### Data lines
**********

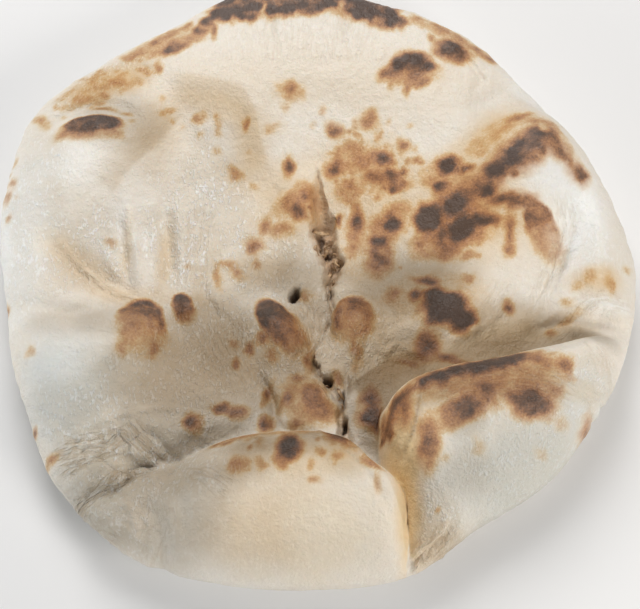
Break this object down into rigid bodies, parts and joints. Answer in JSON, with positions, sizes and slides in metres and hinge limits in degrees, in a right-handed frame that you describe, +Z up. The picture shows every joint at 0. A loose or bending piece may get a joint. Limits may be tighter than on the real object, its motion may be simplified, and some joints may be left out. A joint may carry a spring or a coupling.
{
  "type": "naan",
  "caption": "Large round leavened flatbread, puffed and scorched, with a raised rim, two fat pillows at the front and a torn seam across its low middle.",
  "frame": {"origin": "centre of the plan outline, on the flat underside that the bread rests on", "axes": "+Z up through the bread, +Y from the two pillows at the front towards the plain rim at the back, +X to the right"},
  "size_m": [0.2488, 0.2506, 0.0438],
  "materials": {
    "crust": "creamy white baked dough skin with a fine grain and a slight oily sheen, toasted from pale gold to dark brown in blisters"
  },
  "bodies": {
    "root": {"naan": "crust"}
  },
  "joints": []
}
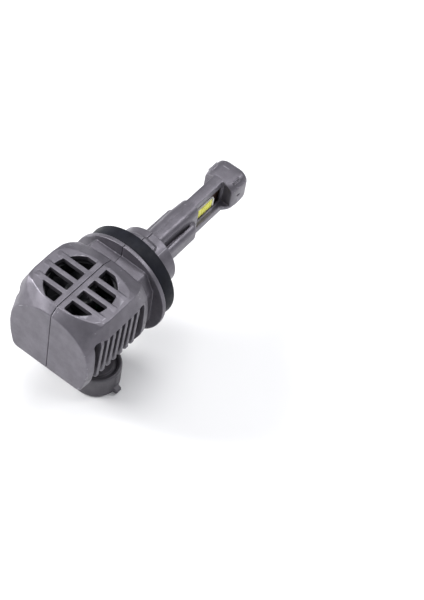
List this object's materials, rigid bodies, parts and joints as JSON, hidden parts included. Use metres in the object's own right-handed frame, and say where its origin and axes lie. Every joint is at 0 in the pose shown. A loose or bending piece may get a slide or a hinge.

**********

### Stated exercise
Your task is to repeat the data exactly; please include every line.

### Response
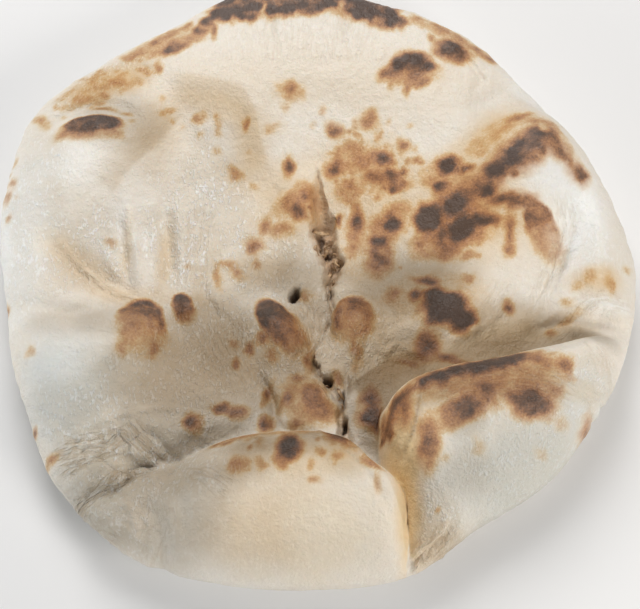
Break this object down into rigid bodies, parts and joints. Answer in JSON, with positions, sizes and slides in metres and hinge limits in degrees, in a right-handed frame that you describe, +Z up. The picture shows every joint at 0. A loose or bending piece may get a joint. Limits may be tighter than on the real object, its motion may be simplified, and some joints may be left out. A joint may carry a spring or a coupling.
{
  "type": "naan",
  "caption": "Large round leavened flatbread, puffed and scorched, with a raised rim, two fat pillows at the front and a torn seam across its low middle.",
  "frame": {"origin": "centre of the plan outline, on the flat underside that the bread rests on", "axes": "+Z up through the bread, +Y from the two pillows at the front towards the plain rim at the back, +X to the right"},
  "size_m": [0.2488, 0.2506, 0.0438],
  "materials": {
    "crust": "creamy white baked dough skin with a fine grain and a slight oily sheen, toasted from pale gold to dark brown in blisters"
  },
  "bodies": {
    "root": {"naan": "crust"}
  },
  "joints": []
}
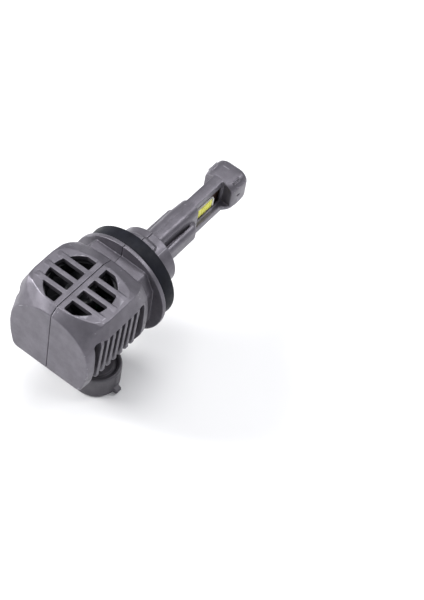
List this object's materials, rigid bodies, parts and joints as JSON, hidden parts included. Use metres in the object's own right-handed frame, and say where its origin and axes lie. Every joint is at 0 in the pose shown. A loose or bending piece may get a slide or a hinge.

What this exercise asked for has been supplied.